Чего это ему стоило? Возможно, Дега в 1868 году уже видел перед собой человека, изнуренного своими геркулесовыми подвигами, надломленного недоброжелательством толпы? Или он имел в виду что-то более сложное и более личное?
Здесь пора сказать о том, что в Японию я приехал посмотреть не на ту картину, которую изначально написал Дега, а на то, что от нее осталось после неполного восстановления. Довольно скоро после ее создания часть полотна была откромсана. Ножом полоснули прямо по лицу и телу Сюзанны.
Самое интересное, что безумный акт вандализма совершил вовсе не какой-нибудь музейный посетитель-психопат – вроде тех, что нет-нет да и плеснут кислотой на Рембрандта или грохнут скальным молотком по Микеланджело. Вандалом был сам Мане. И это не может не удручать. Потому что все – все, кто был с ним знаком, – искренне любили Мане. Очаровательный человек – легкий, незаносчивый, сама галантность и обходительность. И вдруг такая дикая выходка, да еще в то время, когда их с Дега считали друзьями (и действительно, создание семейного портрета, предполагающее совместные усилия, указывает на довольно тесную дружбу). Меня эта история всегда ставила в тупик. Расхожее объяснение – будто бы Мане не понравилось, как нелестно Дега изобразил Сюзанну, – звучит более или менее правдоподобно; и все-таки здесь налицо очевидная несоразмерность повода и поступка. Чтобы кромсать картину ножом, должна быть причина посерьезнее.
Я отправился в Японию не для того, чтобы раскрыть тайну, но чтобы к ней приблизиться. Тайны в буквальном смысле действуют как магнит. Но они далеко не всегда притягивают к себе свидетельства. Зачастую они лишь обрастают новыми загадками, новыми, все более и более сложными вопросами и все более странными предположениями.
Стоит ли удивляться, что после инцидента с ножом Мане и Дега на время разошлись. Отношения вскоре восстановились. («Разве можно надолго рассориться с Мане?» – по слухам, сказал Дега.) Но прежними уже не стали. А через десять с небольшим лет Мане умер. Еще через тридцать лет умер Дега – одинокий брюзга, он доживал, окруженный своей коллекцией, которая включала не только порезанную картину (он забрал ее у друга и попытался восстановить), но и три выполненных им карандашных портрета Мане и целых восемьдесят работ самого Мане. Не говорит ли это о том, что и много лет спустя после своей смерти Мане вызывал у Дега особый и, может быть, даже сентиментальный интерес? И если да, то как это понимать?
На мой взгляд, в истории искусства не последнюю роль играют личные отношения, хотя в учебниках про это не пишут.

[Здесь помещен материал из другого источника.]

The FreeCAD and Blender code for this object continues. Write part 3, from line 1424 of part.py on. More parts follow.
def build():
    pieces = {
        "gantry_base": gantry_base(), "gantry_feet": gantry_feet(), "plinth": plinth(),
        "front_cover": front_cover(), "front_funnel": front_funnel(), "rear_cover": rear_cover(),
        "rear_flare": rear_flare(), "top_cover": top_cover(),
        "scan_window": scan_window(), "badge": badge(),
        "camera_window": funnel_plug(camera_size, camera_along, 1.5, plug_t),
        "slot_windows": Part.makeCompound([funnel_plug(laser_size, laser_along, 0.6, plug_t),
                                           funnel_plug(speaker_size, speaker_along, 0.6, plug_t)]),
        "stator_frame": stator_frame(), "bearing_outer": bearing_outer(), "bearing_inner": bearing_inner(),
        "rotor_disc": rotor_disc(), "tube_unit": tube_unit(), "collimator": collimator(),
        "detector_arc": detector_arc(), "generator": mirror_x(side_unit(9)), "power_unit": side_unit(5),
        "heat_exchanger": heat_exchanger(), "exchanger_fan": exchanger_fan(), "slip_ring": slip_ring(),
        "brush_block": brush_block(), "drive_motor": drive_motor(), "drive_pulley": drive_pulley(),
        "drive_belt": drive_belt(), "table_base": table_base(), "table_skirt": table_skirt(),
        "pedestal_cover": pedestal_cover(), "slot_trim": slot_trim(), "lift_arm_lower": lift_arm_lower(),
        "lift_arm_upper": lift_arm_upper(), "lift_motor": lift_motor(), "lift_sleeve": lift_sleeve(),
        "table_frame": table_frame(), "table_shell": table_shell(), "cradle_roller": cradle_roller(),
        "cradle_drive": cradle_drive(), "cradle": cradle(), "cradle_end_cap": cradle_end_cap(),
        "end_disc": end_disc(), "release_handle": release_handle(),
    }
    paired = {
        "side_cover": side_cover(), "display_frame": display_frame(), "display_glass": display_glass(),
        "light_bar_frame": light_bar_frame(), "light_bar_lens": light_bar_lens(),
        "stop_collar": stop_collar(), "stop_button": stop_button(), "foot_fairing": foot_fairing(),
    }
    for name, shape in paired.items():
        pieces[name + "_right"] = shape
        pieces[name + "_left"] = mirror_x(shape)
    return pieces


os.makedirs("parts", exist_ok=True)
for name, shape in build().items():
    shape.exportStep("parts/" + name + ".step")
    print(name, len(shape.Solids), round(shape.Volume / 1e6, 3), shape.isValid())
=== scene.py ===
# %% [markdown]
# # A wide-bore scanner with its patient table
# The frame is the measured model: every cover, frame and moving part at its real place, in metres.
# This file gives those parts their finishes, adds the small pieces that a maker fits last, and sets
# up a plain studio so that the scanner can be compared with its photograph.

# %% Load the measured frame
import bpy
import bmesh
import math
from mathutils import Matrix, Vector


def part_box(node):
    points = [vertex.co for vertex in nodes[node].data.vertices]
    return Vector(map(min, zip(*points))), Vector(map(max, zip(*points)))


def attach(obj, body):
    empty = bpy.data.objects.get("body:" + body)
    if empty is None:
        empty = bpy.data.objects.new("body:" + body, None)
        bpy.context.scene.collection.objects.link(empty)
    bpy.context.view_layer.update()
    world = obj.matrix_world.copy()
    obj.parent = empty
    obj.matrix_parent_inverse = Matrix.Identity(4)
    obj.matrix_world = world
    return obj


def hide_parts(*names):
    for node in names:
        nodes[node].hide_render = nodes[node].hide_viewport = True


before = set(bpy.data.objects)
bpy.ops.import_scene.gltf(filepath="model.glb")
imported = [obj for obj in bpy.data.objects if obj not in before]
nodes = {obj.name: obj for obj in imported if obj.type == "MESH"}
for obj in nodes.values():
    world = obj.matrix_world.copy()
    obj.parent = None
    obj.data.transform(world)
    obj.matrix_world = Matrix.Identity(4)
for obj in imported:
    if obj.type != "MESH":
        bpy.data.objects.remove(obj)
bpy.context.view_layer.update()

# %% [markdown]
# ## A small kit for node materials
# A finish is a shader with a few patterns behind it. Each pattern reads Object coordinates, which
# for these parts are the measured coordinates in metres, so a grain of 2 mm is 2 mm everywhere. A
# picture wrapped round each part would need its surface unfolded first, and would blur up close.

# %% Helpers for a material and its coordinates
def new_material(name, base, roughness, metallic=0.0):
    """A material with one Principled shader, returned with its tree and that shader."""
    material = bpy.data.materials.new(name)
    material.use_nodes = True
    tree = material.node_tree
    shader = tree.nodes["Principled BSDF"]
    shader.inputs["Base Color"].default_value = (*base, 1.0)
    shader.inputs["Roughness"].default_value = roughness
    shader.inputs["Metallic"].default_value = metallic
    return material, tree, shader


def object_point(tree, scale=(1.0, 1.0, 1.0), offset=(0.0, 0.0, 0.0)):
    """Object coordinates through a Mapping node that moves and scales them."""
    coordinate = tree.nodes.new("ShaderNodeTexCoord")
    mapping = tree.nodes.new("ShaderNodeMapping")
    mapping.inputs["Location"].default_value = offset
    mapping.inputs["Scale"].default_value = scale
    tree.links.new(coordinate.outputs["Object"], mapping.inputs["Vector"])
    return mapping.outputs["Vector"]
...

Собственно, моя книга – попытка восполнить этот пробел.
Книга называется «Искусство соперничества», однако «соперничество» не следует понимать слишком буквально, как борьбу не на жизнь, а на смерть двух мускулистых мачо, заклятых врагов, непримиримых противников, которые с бычьим упрямством стараются во что бы то ни стало доказать свое превосходство и в художественном, и в общественном плане. Нет, это книга о способности прислушаться, настроиться на волну другого человека, с открытой душой воспринять чье-то влияние. Коротко говоря, она о восприимчивости. Некоторые закономерности – в частности, то, что восприимчивость характерна для ранних этапов творчества и что всякое влияние недолговечно (длится до известного предела), – по сути, и составляют предмет разговора в книге. Отношения такого типа по определению непрочны. Психодинамика их чрезвычайно шаткая, и описать их с какой-либо исторической достоверностью очень нелегко. И конец у них, как правило, несчастливый. Иными словами, если это книга о соблазнении, то в какой-то мере она также о разрывах и предательстве.

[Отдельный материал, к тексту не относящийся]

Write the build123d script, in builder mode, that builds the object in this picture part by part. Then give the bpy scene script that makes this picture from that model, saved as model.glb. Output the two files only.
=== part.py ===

Разрыв отношений всегда оставляет горький след. Даже если удается что-то со временем залатать, всегда непросто ответить на проклятый вопрос – отчего все пошло вкривь и вкось. Чтобы дать ответ, нужно было бы самому дистанцироваться, а это практически невозможно. Слишком велика личная вовлеченность и крепко въевшееся в вас сознание, что вы в долгу перед тем, другим. Каким образом, в свете случившегося, соизмерить пользу и понесенный вами ущерб? Или же оценить ущерб, который причинили вы? Подобные вопросы кажутся отвлеченным теоретизированием. Но их бурлящий шлейф хорошо виден в кильватере четырех историй, составляющих эту книгу.